青色申告特別控除は、最大で年間65万円を所得から差し引ける、というものなので、それなりの節税効果が見込めます。さきほどのシミュレーションを、青色申告特別控除も加味してやり直してみましょう。
【個人事業の場合】
・所得税の計算
800万円(売上)−300万円(経費)−65万円(青色申告特別控除)=430万円(事業所得)をベースに、所得税を計算
【法人の場合(自分への給料は年400万円とする】
・法人税の計算
500万円(売上)−300万円(経費)−400万円(給料)=100万円(法人の所得)
・所得税の計算
400万円(給料)−134万円(給与所得控除)=266万円(給与所得)
このように、青色申告特別控除のことも考えると、個人事業と法人を比べたときの差が縮まります。

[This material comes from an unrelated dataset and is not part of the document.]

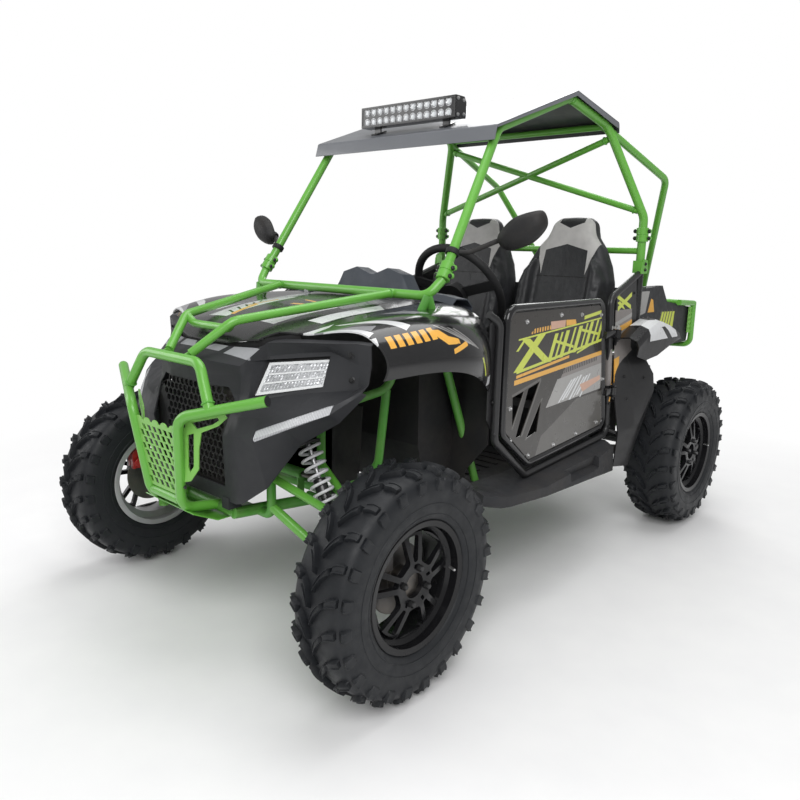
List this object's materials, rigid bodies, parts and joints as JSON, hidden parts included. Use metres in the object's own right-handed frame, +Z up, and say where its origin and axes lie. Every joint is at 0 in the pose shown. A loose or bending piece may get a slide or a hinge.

青色申告特別控除と給与所得控除のいいとこどりがオススメ
ということで、法人化するときには。「給与所得控除」か「青色申告特別控除」か、という点が悩ましいのですが、ひとつ解決策があります。
それは、青色申告特別控除と給与所得控除を両方使ってしまおう、というものです。
具体的には、事業の中身を、「法人事業」と「個人事業」に分ける、ということです。
そうすれば、個人事業については青色申告特別控除を使い、法人事業は給与所得控除を活用する、ということが可能です。
実は僕も、2年前に法人化したときは、事業を全部法人に移したので。青色申告特別控除は使わなく鳴っていたのですが、4月からは事業の一部を個人事業にして、青色申告特別控除も使うことにしました。
具体的には、現在の僕の事業は、
1 フリーライターとして記事を執筆執筆することによる収入
2 ブログやオンラインセミナーによる収入
に分かれているので、このうち1は個人事業に戻す、ということです。
実際、1については僕個人の名前で契約があったり、報酬が個人口座に支払われていたりするので、個人事業のほうが相応しいと判断しました。
そうすると、1については個人事業なので、青色申告特別控除を使う。2は会社の収入ですが、僕に役員報酬を支払う際に給与所得控除を使う、ということが可能になります。これは節税の意味ではもっともいいのではないか、と思っています。
ただし、注意が必要なのは、同じような事業を、個人と法人に分けると税務署から否認されるかもしれない、ということです。
たとえば、同じような執筆料なのに、個人と法人で分けていたりすると、「それは結局個人(法人)のものですよね?」と言われるかもしれません。
そうしたことを避けるためにも、事業を分けるときは、それらの性質を踏まえておくことが大切です。できれば、事前に税務署などに相談しておくのがベターだと思います。